Senin hakkında

’Pablo Neruda, 1904’te doğdu ve Güney Şili’nin yağmur ormanları sınırında yalnız bir çocukluk dönemi geçirdi.

17 yaşında başarılı bir ozan olarak Santiago’ya geldi ve Fransız Edebiyatı eğitimi gördü. 20 yaşındayken yayınlanan ikinci Twenty Love Poems / a Song of Despair ona bir anda ün kapılarını açtı. 1927’de Şili Konsolosluğu’nda göreve başladı ve Doğuya gönderildi. Bu yalnızlık, içe kapanış ve umutsuzluk döneminde yazdığı şiirler Residence on Earth adlı kitapta toplandı. Daha sonra görevli olarak gönderildiği İspanya’da Federico Garcia Lorca, Miguel Hemandez, Rafael Alberti gibi, zamanın ünlü ozanlarından büyük destek gördü. Ancak 1936’da iç savaşın patlamasıyla bu verimli ve mutlu günler sona erdi. Lorca’nın öldürülmesi ve benzeri faşist uygulamalar Neruda’yı siyasal etkinliklere itti. Cumhuriyetçiler için yaptığı sivri konuşmalar nedeniyle görevine son verildi ve 1939’la Santiago’ya döndüğü yıl olan 1943 arasında Şili’nin Mexico konsolosluğunu yürüttü. Artık çok ünlü bir ozan ve politik kişilik olmuştu. 1945’te senatör seçildi ve Şili komünist partisine katıldı.

1947’de Şili başkanını vatana ihanetle suçlayan bir açık mektup yayınladı. Komünizm yasa dışı olarak ilan edilmişti ve polisler tarafından izlenen Neruda, saklanmak zorunda kalmıştı. En ünlü yapıtı Canto General’i bu dönemde yazdı. Kitap, ozanın 1950’de Mexico’ya dönmesi üzerine yayınlandı.

İzleyen yıllarda Neruda yolculuk etmeyi ve yazmayı sürdürdü. Daha sonra da üçüncü eşi Mathilde Urrutia’yla birlikte, daha sonraki şiirlerinin esin kaynağı olan Isla Negra’ya yerleşti.

1971’de Neruda Şili’nin Fransa elçisi olarak Avrupa’ya döndü. Burada eski dostu Allende’nin hükümetini temsil ediyordu. Aynı yıl Nobel edebiyat ödülünü kazandı. 1973’te Allende rejiminin devrilmesine çok kısa bir süre tanık olduktan sonra kanserden öldü.’

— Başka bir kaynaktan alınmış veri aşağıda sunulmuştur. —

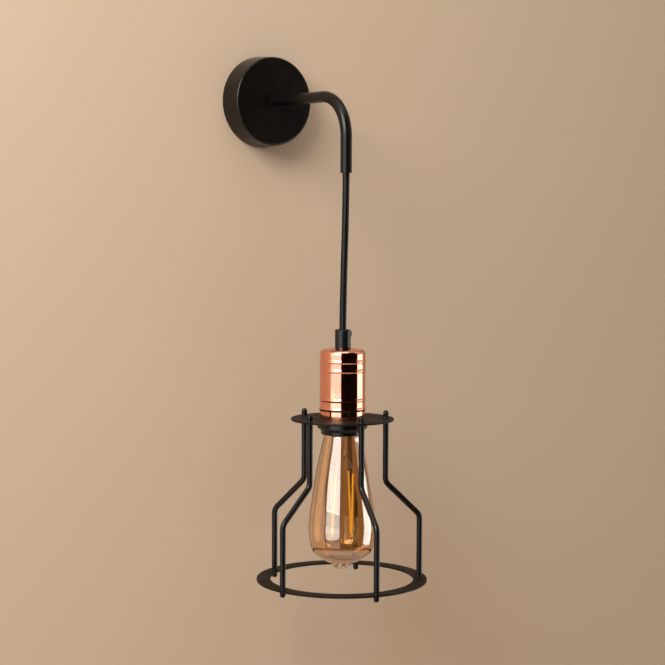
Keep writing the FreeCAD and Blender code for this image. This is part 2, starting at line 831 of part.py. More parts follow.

İşte, Alaçatı kırevi’ndeki odamın başucundaki Pablo Neruda şiir kitabının ilk sayfası. Başlık da şu: Ozan hakkında. Ne yani, bu kadar mı? Hepimizin başından geçen tüm hayat macerası, ’doğdu’yla ’öldü’ arası, bir sayfaya mı sığacak? Üzülerek biliyorum ki, pablo neruda’nınki bir sayfaysa, çoğumuzunki bir paragrafta özetlenebilir. Hatta birkaç cümleyle. Bunu okur okumaz kitap bana o kadar ağır geldi ki, üzerime bir sayfa dolusu cümleyle atılan, kalın hüzün battaniyesiyle boğuşmaya başladım. Bu odada olduğum, bu güzel odada kaldığım ve bununla ilgili hissettiklerim, eğer şarkı haline gelip saklanmazsa, hiç bilinmeyecek. Benimle birlikte, bir aseton gibi uçup gidicek. Yaşadığım pek çok şey gibi. Bundan mı yazıyoruz acaba? ’ozanlar hakkında’ birşeyler anlatılır diye mi? ...Ne küçük bir çaba. Bir kırevinin başucunda bir sayfaya, yüzyıllarca kıvrılıp uyusam ne farkeder ki? Ya da daha iyisi şu olabilir belki: bir aşkın ifadesi olarak, kaleminden çıkanın ordan oraya laf taşıması, kalplerden duygu çıkartması. Fakat, dürüst olmak gerekirse, bu benim umurumda bile değil.

Şu bahsettiğim kara kalın battaniyeyi üzerimden atmak için, bazı kelimeleri ayıklamaya koyuldum. Hepimizinkinde geçicek olanları. Yukarıda siyahla işaretli olanlar. Dikkatle bakın onlara, çünkü gerisi boşluk doldurma olucak.

Kimbilir biz ne yazıyoruz şu an ve şu ne yazıyor bizimle ilgili... dikkatli olalım, bir paragraf da olsa tekrar okunmaya değer yaşayalım. Bir sayfayı doldurmak için beyhude bir çabaya girme iyimserliğini de hiç kaybetmeyelim.